Understand that this is different from what you’ve probably seen already. This is not mirroring the counterpart’s demeanor. It is not mirroring their tone of voice. It is also not restating their meaning in your own words. (Restating their meaning in your own words is called paraphrasing. It’s another skill that has its own use and purpose.)
Instead, mirroring is simply repeating the exact 1-3 selected words with a genuinely questioning or inquisitive tone of voice.
The Jedi mind trick here is that people nearly always reword what they’ve just said.

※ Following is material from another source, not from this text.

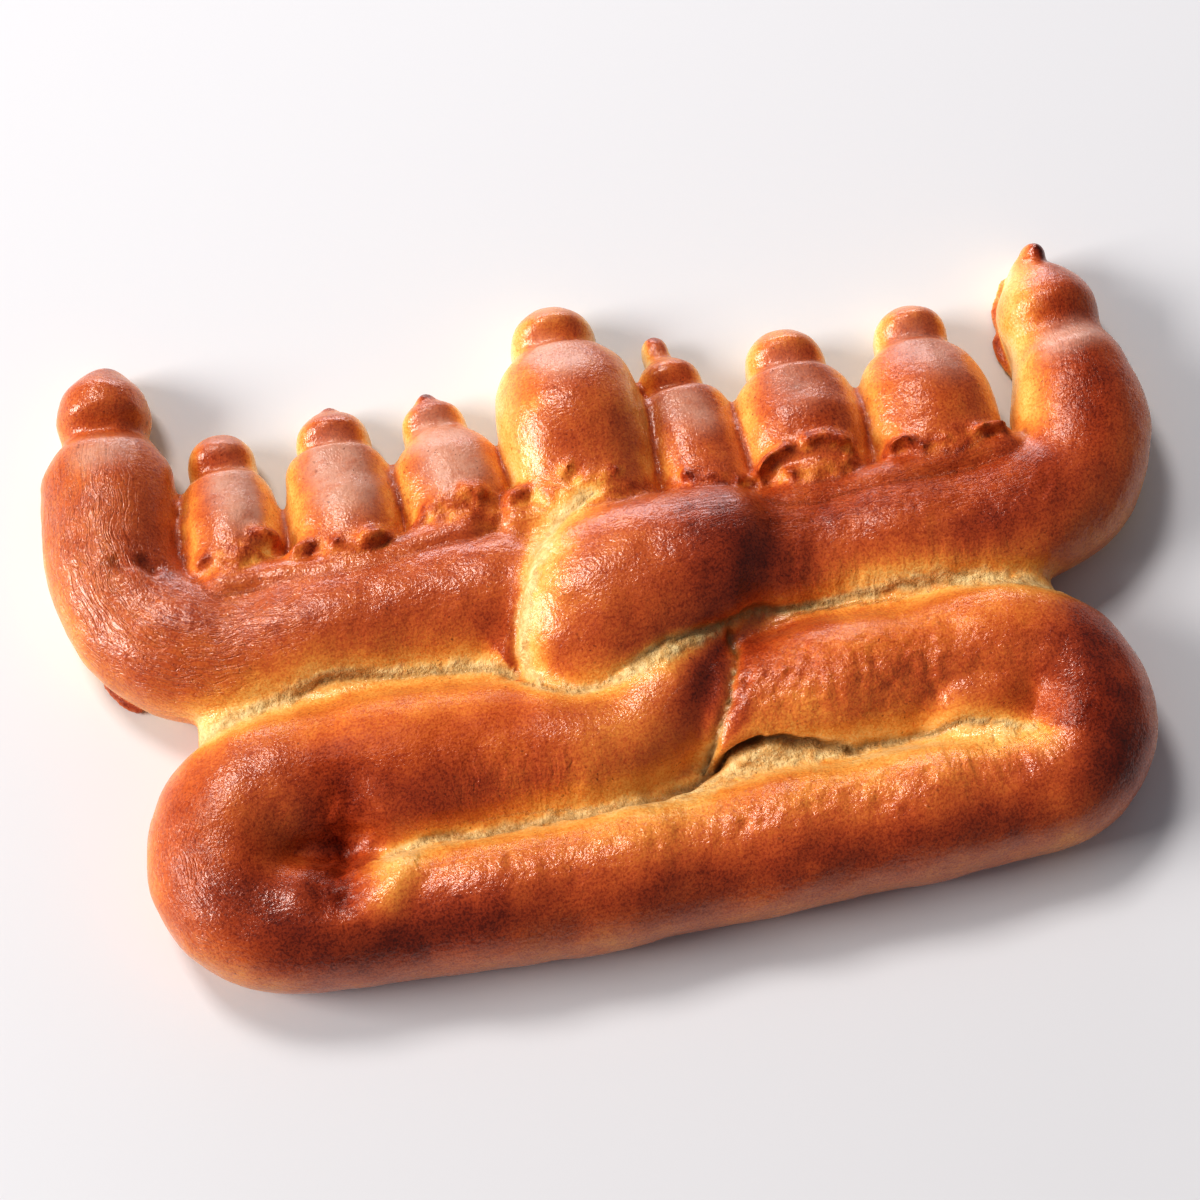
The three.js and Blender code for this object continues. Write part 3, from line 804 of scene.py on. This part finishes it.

With mirroring, you’ve just encouraged your counterpart to go on, and you’ve done it in a way that begins to subtly shift their approach to you in a favorable manner.
You’ll be able to tell whether your counterpart is bluffing by the way they reword what they’ve said and how they deliver their response.
When they are just bluffing, they will soften their stance when they reword their statements. When they are telling the truth, you’ll be able to figure that out as well, because they’ll generally say the same thing again.
It will feel a bit awkward the first few times you do this. You’re going to imagine that your counterpart is going to shout, “Aha! That’s a hostage negotiation skill! How dare you?”
We can promise you two things:
- That’s not going to happen.
- The mirror will work.
Your counterpart will continue to talk, and they’ll give you a lot more great information in a more cooperative manner. With more information on hand, it’s easier to achieve the outcomes you desire.